The endeavour was the first SpaceX mission to take off from the pad, and the first since last September. It originally took off at 9:38am on Sunday, after a technical error meant it couldn't launch on the originally planned day on Saturday.

Credit: SpaceX

This is the third time a SpaceX rocket has successfully landed on solid land, with five other successful landings having been made on sea-based platforms. SpaceX is aiming to make this a regular thing in order to stop using single-use rockets.

All of this bodes well for Musk, who plans to be the first man to send people to Mars, as early as 2022.

Last year the entrepreneur basically said that people would have to be willing to die for him in order to make the mission a success, alluding to the possible death toll, saying: "The risk of fatality will be high," during his keynote speech in front of an audience in Guadalajara, Mexico, in September.

"There's no way around it," he said. "If that's okay, you're a candidate for going. The probability of death is quite high on the first mission."

Basically, there are schools of thought, which I've put into a flow chart:

However, in order to make the risk of death while on the way to Mars seem more appealing, Elon opened his speech by addressing the risk of death while staying on earth.

"I don't have an immediate doomsday prophecy," the happy-go-lucky geezer stated. "One path is to stay on Earth forever, and there will be some extinction event. The alternative is to become a multi-planetary species, which I hope you will agree is the right way to go." He's basically trying to entice people into having a bit more excitement and dare in the lives as whatever they do, they die. Nice!

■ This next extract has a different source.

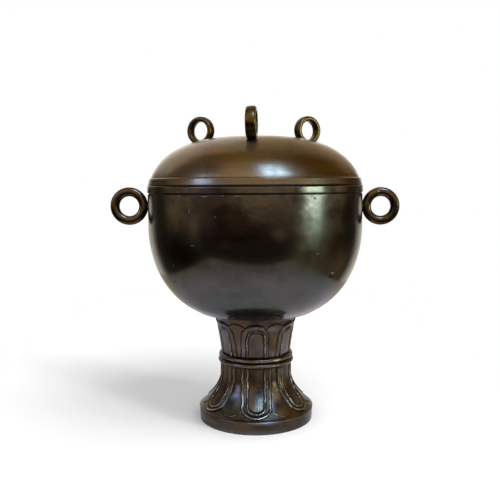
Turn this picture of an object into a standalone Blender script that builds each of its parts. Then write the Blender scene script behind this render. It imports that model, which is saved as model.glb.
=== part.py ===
"""Covered bronze dou: a domed lid with three rings, a deep round bowl with two ring handles, and a
lotus pedestal with a double ring at its waist.

Frame: metres, +Z up, origin under the centre of the foot. The front is -Y, the handles lie along X.
The named sizes below are in millimetres; MM turns them into metres when a mesh is made.
"""
import math

import bpy
from mathutils import Vector
from mathutils.geometry import delaunay_2d_cdt

MM = 0.001
TURNED_SEGMENTS = 40

# Bowl: a straight wall over a superelliptic belly with a flat turned underside.
BOWL_R = 90.45
BOWL_WALL = 3.2
BOWL_SPRING_Z = 166.8
BOWL_DEPTH = 79.4
BOWL_POWER = 2 / 2.83
BOWL_BASE_Z = 94.2
BOWL_BASE_EDGE = 1.2
BOWL_FLOOR_Z = 97.7
BOWL_STEPS = (8, 5)
RIM_BAND_R = 91.0
RIM_BAND_Z = 195.2
RIM_GROOVE_R = 90.1
RIM_GROOVE_HALF = 0.6
RIM_TOP_R = 90.5
RIM_TOP_Z = 201.0
LIP_INNER_R = 84.0
LIP_OUTER_R = 86.0
LIP_TOP_Z = 205.0
LIP_FOOT_Z = 194.0
LIP_BLEND_Z = 186.0

# Handles: plain upright rings in the XZ plane that touch the wall through a short root.
# The two were cast on by hand and stand about a millimetre apart in height.
HANDLE_X = 107.3
HANDLE_LEVELS = {1: 182.95, -1: 184.05}
HANDLE_OUTER_R = 16.1
HANDLE_BAR = (7.8, 7.4)
HANDLE_ROOT_R = 4.2
HANDLE_ROOT_X = (88.8, 94.0)

# Lid: a narrow upright band, a groove, and a low superelliptic dome.
LID_BOTTOM_Z = 201.4
LID_BAND_R = 90.0
LID_BAND_TOP_R = 89.2
LID_BAND_TOP_Z = 206.0
LID_GROOVE_R = 87.75
LID_DOME_R = 90.8
LID_DOME_Z = 191.3
LID_DOME_RISE = 50.4
LID_POWER = 2 / 3.05
LID_WALL = 3.1
LID_SEAT_R = 86.5
LID_SEAT_TOP_Z = 205.9
LID_STEPS = (7, 4)

# Lid rings: height, size, and for each ring its azimuth, its distance and the heading of its plane.
LID_RING_Z = 249.0
LID_RING_OUTER_R = 12.5
LID_RING_BAR = (4.8, 7.8)
LID_RING_PLACES = ((267.0, 53.0, 84.4), (28.9, 53.5, 31.5), (152.3, 53.4, 153.5))
LID_ROOT_R = 3.2
LID_ROOT_REACH = (-1.6, 2.0)

# Pedestal: two flares that meet in a double ring, over a plain foot band.
PEDESTAL_TOP_Z = 93.9
UPPER_REF_Z = 60.0
UPPER_REF_R = 29.15
UPPER_SLOPE = 0.135
UPPER_CURVE = 8.2e-5
LOWER_WAIST_Z = 41.0
LOWER_WAIST_R = 29.7
LOWER_CURVE = 0.0212
FOOT_SHOULDER_Z = 10.4
FOOT_BAND_R = 49.3
FOOT_EDGE = 0.4
TUBES = ((30.4, 51.5, 2.2), (30.0, 55.8, 2.05))
TUBE_ANGLES = (-42, 0, 42)
CREVICES = (49.2, 53.85, 57.8)
CREVICE_R = 29.9
PEDESTAL_WALL = 4.2
HOLLOW_FOOT_R = 45.2
HOLLOW_FOOT_Z = 8.0
HOLLOW_ROWS = (14, 22, 32, 44, 62, 78)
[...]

He went on to claim that sending someone to the red planet will cost around $10billion, or, chump change, as he calls it.

Musk plans to colonise the planet, as he believes that is the only option unless we want to "stay on Earth forever and then there will be an inevitable extinction event."

Eventually, putting to bed any suggestions that he should be the one to take on the life threatening mission, he said that he'd have to leave his companies in capable hands.